What is required » Your task is to write out the complete listing exactly as it is shown.

Dataset section »
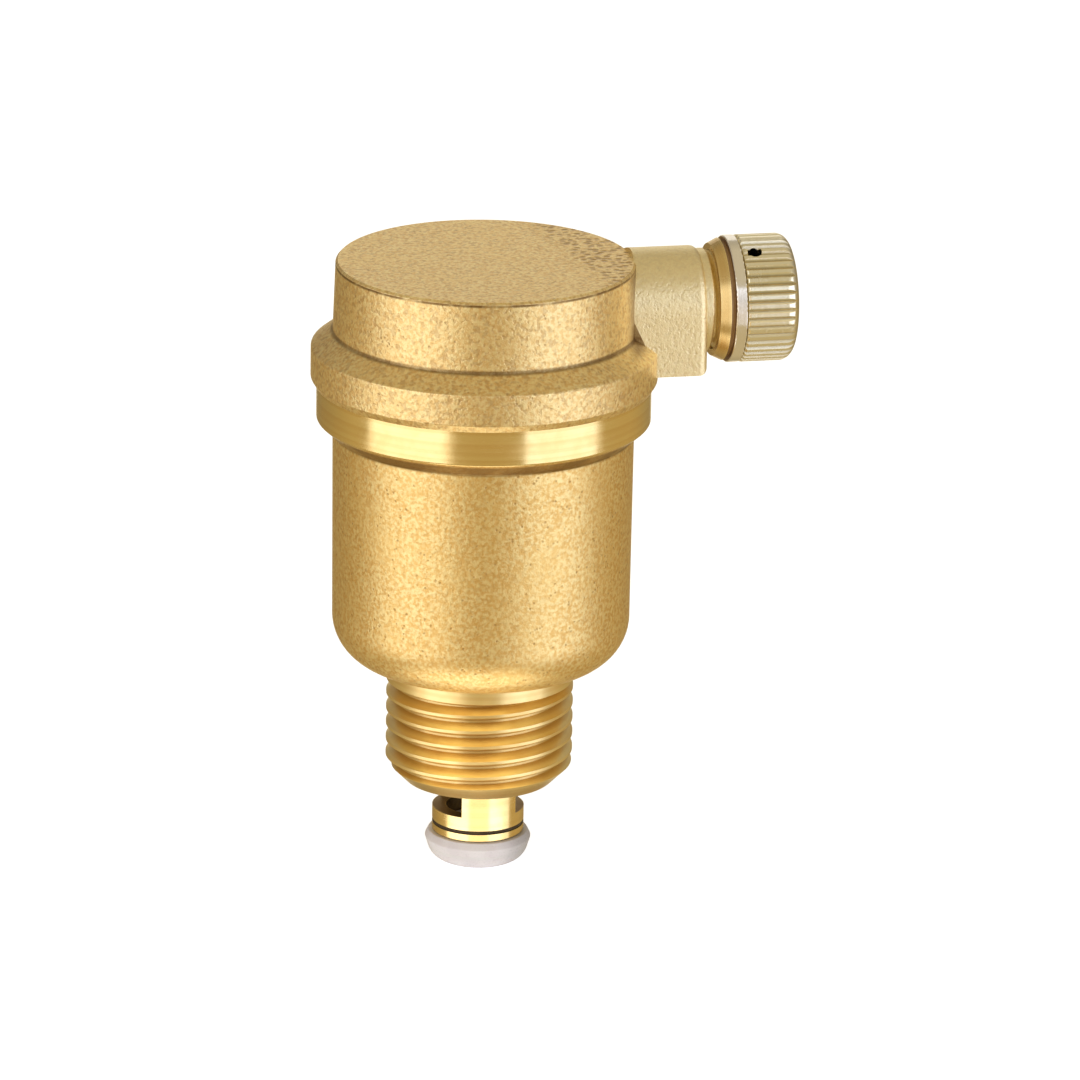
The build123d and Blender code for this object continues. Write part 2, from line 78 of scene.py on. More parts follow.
PAST_EDGE = 1.0 * MM  # far enough past an edge to be on the next face
ON_COLLAR = 0.05 * MM  # nearer the collar's radius than this is on the collar
CREASE_REACH = 0.28 * MM  # how far the crease at the wall's foot runs out from the wall

_, body_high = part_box("body")
cap_low, cap_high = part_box("vent_cap")
outlet_z = (cap_low.z + cap_high.z) / 2
cap_radius = (cap_high.z - cap_low.z) / 2
crest_radius = mounts["inlet_thread"]["dims"]["r_mm"] * MM
collar_radius = body_high.x
cover_points = [vertex.co for vertex in nodes["cover"].data.vertices]
top_z = max(point.z for point in cover_points if point.x < 0)
boss_foot_z = min(point.z for point in cover_points if point.x > collar_radius + PAST_EDGE)
seam_z = body_high.z
collar_foot_z = min(vertex.co.z for vertex in nodes["body"].data.vertices
                    if vertex.co.xy.length > collar_radius - ON_COLLAR)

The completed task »
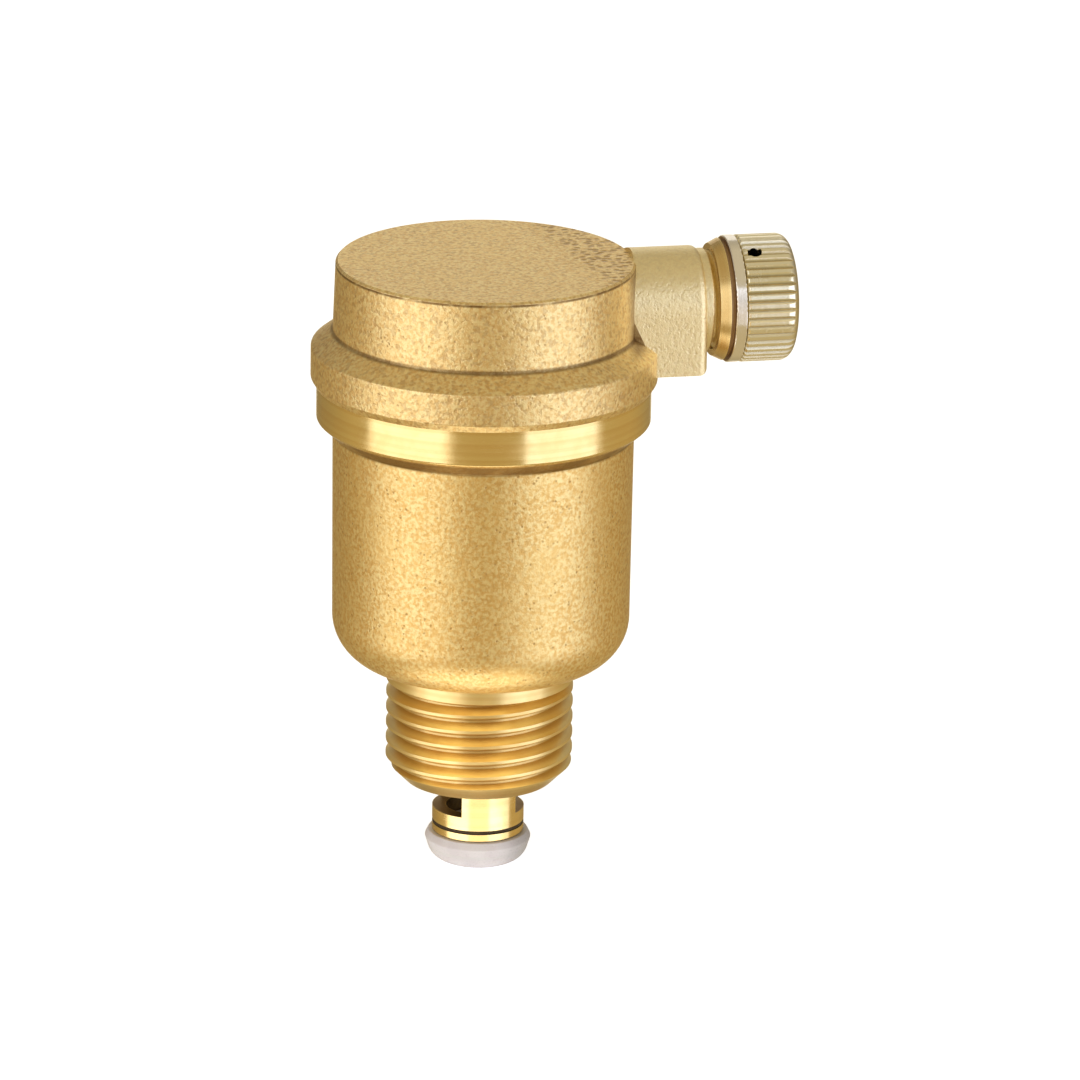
The build123d and Blender code for this object continues. Write part 2, from line 78 of scene.py on. More parts follow.
PAST_EDGE = 1.0 * MM  # far enough past an edge to be on the next face
ON_COLLAR = 0.05 * MM  # nearer the collar's radius than this is on the collar
CREASE_REACH = 0.28 * MM  # how far the crease at the wall's foot runs out from the wall

_, body_high = part_box("body")
cap_low, cap_high = part_box("vent_cap")
outlet_z = (cap_low.z + cap_high.z) / 2
cap_radius = (cap_high.z - cap_low.z) / 2
crest_radius = mounts["inlet_thread"]["dims"]["r_mm"] * MM
collar_radius = body_high.x
cover_points = [vertex.co for vertex in nodes["cover"].data.vertices]
top_z = max(point.z for point in cover_points if point.x < 0)
boss_foot_z = min(point.z for point in cover_points if point.x > collar_radius + PAST_EDGE)
seam_z = body_high.z
collar_foot_z = min(vertex.co.z for vertex in nodes["body"].data.vertices
                    if vertex.co.xy.length > collar_radius - ON_COLLAR)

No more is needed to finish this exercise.